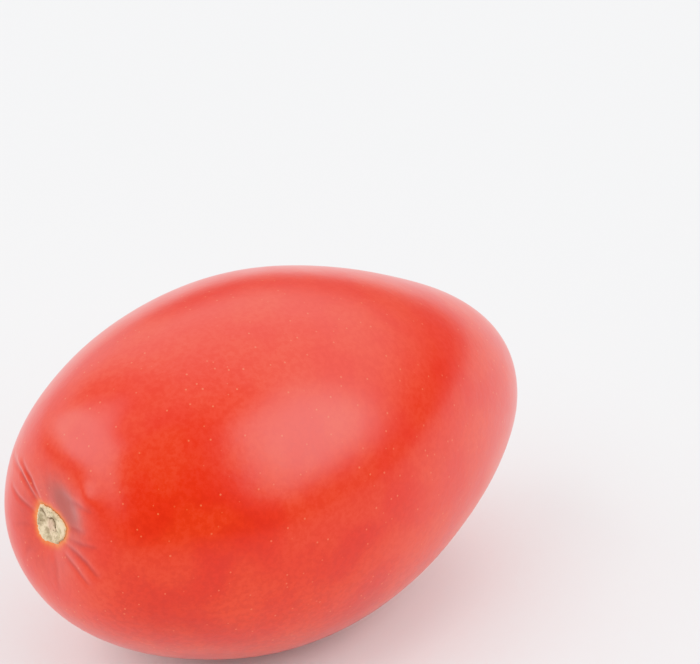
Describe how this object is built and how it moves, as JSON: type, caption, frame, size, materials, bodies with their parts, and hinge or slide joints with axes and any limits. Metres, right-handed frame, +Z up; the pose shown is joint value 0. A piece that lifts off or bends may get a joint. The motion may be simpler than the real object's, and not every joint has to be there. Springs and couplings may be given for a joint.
{
  "type": "plum tomato",
  "caption": "Ripe red plum tomato without its calyx, lying on its side on a small flat spot, with a dry corky stem scar at the fuller end.",
  "frame": {"origin": "on the surface that the fruit lies on, under the middle of its outline", "axes": "+Z up, the long axis along X with the stem scar at -X and the blossom end at +X"},
  "size_m": [0.0748, 0.048, 0.0479],
  "materials": {
    "skin": "thin waxy fruit skin, satin gloss, deep red with an orange cast; dry matt tan cork at the stem scar"
  },
  "bodies": {
    "root": {"tomato": "skin"}
  },
  "joints": []
}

+-------+

## Required task
All of the lines above need to be given again exactly.

## Exercise answer
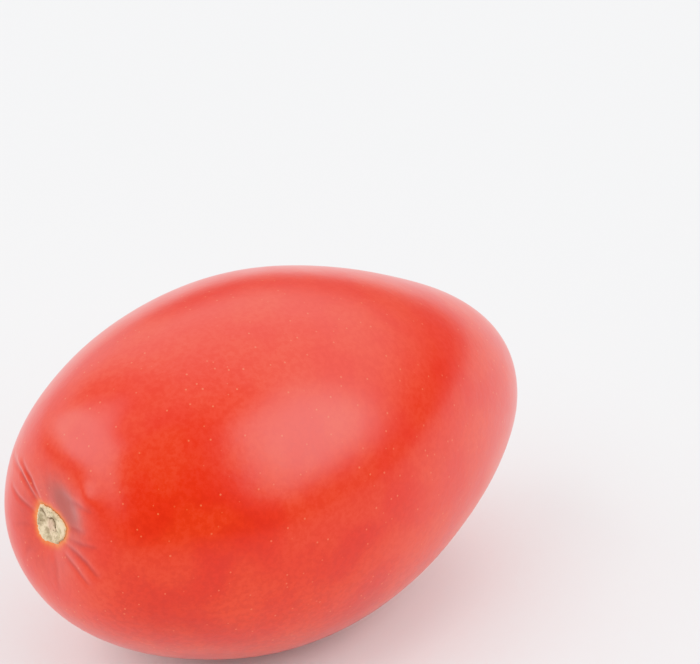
Describe how this object is built and how it moves, as JSON: type, caption, frame, size, materials, bodies with their parts, and hinge or slide joints with axes and any limits. Metres, right-handed frame, +Z up; the pose shown is joint value 0. A piece that lifts off or bends may get a joint. The motion may be simpler than the real object's, and not every joint has to be there. Springs and couplings may be given for a joint.
{
  "type": "plum tomato",
  "caption": "Ripe red plum tomato without its calyx, lying on its side on a small flat spot, with a dry corky stem scar at the fuller end.",
  "frame": {"origin": "on the surface that the fruit lies on, under the middle of its outline", "axes": "+Z up, the long axis along X with the stem scar at -X and the blossom end at +X"},
  "size_m": [0.0748, 0.048, 0.0479],
  "materials": {
    "skin": "thin waxy fruit skin, satin gloss, deep red with an orange cast; dry matt tan cork at the stem scar"
  },
  "bodies": {
    "root": {"tomato": "skin"}
  },
  "joints": []
}